I have hemstitched two-over-two. I’ve railroaded my stitching to keep it tidy. To begin, bring your needle up two holes further away from where you want the solid line of the hemstitch to be, as shown int the first photo. (Note that the ‘teeth’ of the hemstitch point outwards from the stitched design, as shown in the seventh photo.) For example, if you’ve decided to leave five stitches empty between your design and the hemstitch, you’d count out ten holes plus an additional two. On the front side of the fabric, bring your needle down two holes, slip it under the fabric and slip it back out to the front side two holes further along, as shown in the second photo. Insert your needle where it is two holes under the spot you first came up through the fabric, slip the needle under the fabric and re-emerge two holes to the side of where you initially came up through the fabric, as shown in the third photo. And from here on, you simply repeat the same motions until you reach the end. Watch your thread tail on the back side, adjusting it as necessary so it is held down by your stitches. When you reach the end of your row, finish with the thread on the back side and weave it under and over the stitches to secure it before cutting it, as shown in the eighth photo. You can now cut your fabric, either cutting it at the ends of the hemstitch ‘teeth’ or leaving a few rows to unravel for a fringe.

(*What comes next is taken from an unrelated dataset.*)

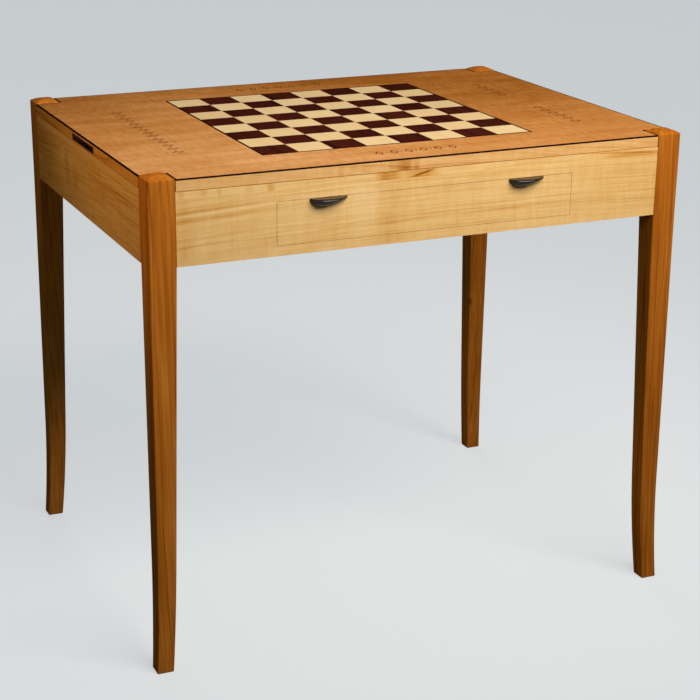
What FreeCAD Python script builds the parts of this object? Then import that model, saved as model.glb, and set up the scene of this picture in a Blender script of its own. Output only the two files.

the cushion bookmark with tassel

For this design, you’ll need a small-ish, squarish design. I’ve used Hedwig’s Four Patch, a freebie from The Sampler Girl, which is 40 stitches square. I’m machine stitching mine, but you can obviously hand stitch instead. To keep everything straight, I’ve counted out and removed a thread along the stitch line (a handy tip I got from Isabelle) and counted out and removed another thread for where I needed to cut the fabric.




I have a backing fabric of a similar size. Because pins make the fabric lumpy for such a small project, I’ve basted the backing fabric and the cross stitched fabric together using a bright purple thread along the pulled thread. This basting thread can easily be pulled or cut out after the machine stitching.




After the machine stitching, clip the corners before you turn the fabric right side out. This will prevent excessive bulkiness. After the cushion is turned right side out, lightly stuff it. A chop stick is great for getting stuffing into the corners. 😉




Before you can close your bookmark, you need to make a tassel and attach that to a ribbon. I’ve used a large bead to disguise the join between ribbon and tassel. Making a tassel is easy, you just need a form to wind the floss around. For my tassel, I’ve cut a piece of cardboard about two inches wide (along the winding edge). I’m using two different flosses in my tassel – get creative and try different colors, different textures, etc.! Before you begin winding, make sure you have a loose piece of floss in place. This will be used to tie the top of the tassel and eventually to form the ‘neck’ and ‘head’ of your tassel. Begin winding with the tail of your floss at the edge of the form opposite from this loose thread.



When you’re finished winding floss over your form, end on the edge that’s opposite the loose thread and cut this tail even with the form. Use the loose thread to tie the top of the tassel tight. Cut the bottom edge loose from the form. You will have something that resembles the final photo.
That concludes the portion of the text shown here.